To achieve a national-scale “learning health system” for identifying and sharing best care practices, the industry must reach a level of data access, integration, and scalability that goes well beyond interoperability of electronic health record systems.

That is the conclusion of an independent group of scientists called JASON, published in a just-released report funded by the Agency for Healthcare Research and Quality. In addition to EHR data, the report argues it will be necessary to assimilate data from personal health records, personal health devices, patient collaborative networks, social media, environmental and demographic data, and “the burgeoning data streams that will soon become available through progress in genomics and other ‘omics.’”

According to JASON, the data layer for a learning health system “must also encompass these highly diverse forms of personal health information.” And, ostensibly, such a learning health system “would connect the medical system with broader societal inputs, creating important links between health and wellness and healthcare.”

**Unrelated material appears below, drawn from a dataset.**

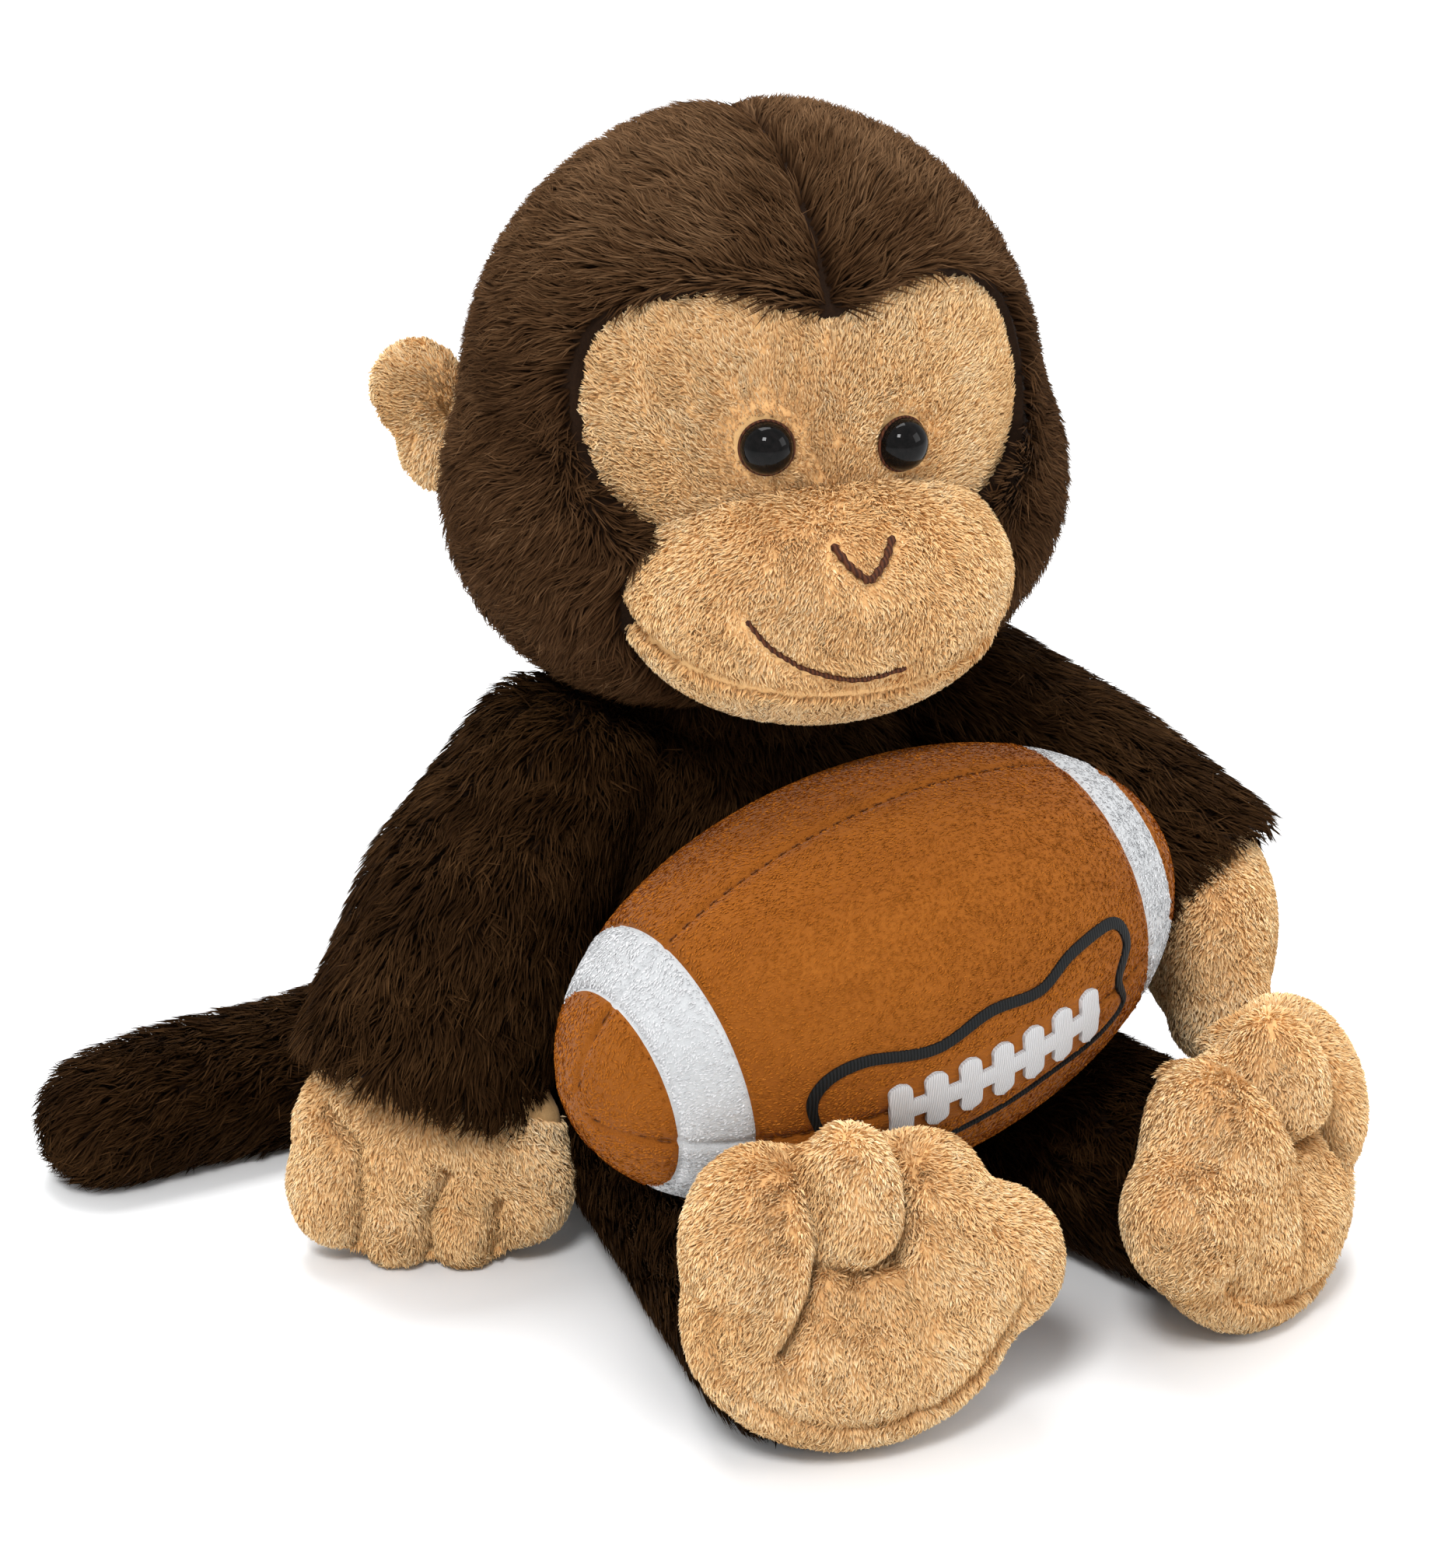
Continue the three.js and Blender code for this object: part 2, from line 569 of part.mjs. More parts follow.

However, the report concludes that currently there is “an inadequate feedback loop between healthcare outcomes and clinical research, reducing opportunities for further learning in this system” and that “population health research and community engagement are not adequately connected.”

The report provides the following finding and recommendation:

* The learning health system needs to be “closed loop” to ensure a continuous and transparent cycle of research, analysis, development, and adoption of improvements relevant to health and wellness and to the delivery of healthcare.

* Establishment of publicly available APIs to “bridge from existing systems to a future software ecosystem that can ingest, protect, integrate, and share the knowledge gained from the vast stores of data.”

Toward that end, the report notes the establishment of data interchange APIs for mobile health which are making the installed base of 140 million smartphones a “natural platform for collection, assimilation, and exchange of EHR and PHR data.”

Nonetheless, the independent group of scientists asserts that there remains a “critical need for open APIs for EHR systems to further open the entrepreneurial space” and in their view “any API that is exposed to EHR customers should also be exposed to the general application development ecosystem,” enabling increased partnerships among providers and empowering individuals to “increase their meaningful participation in their own health and wellness.”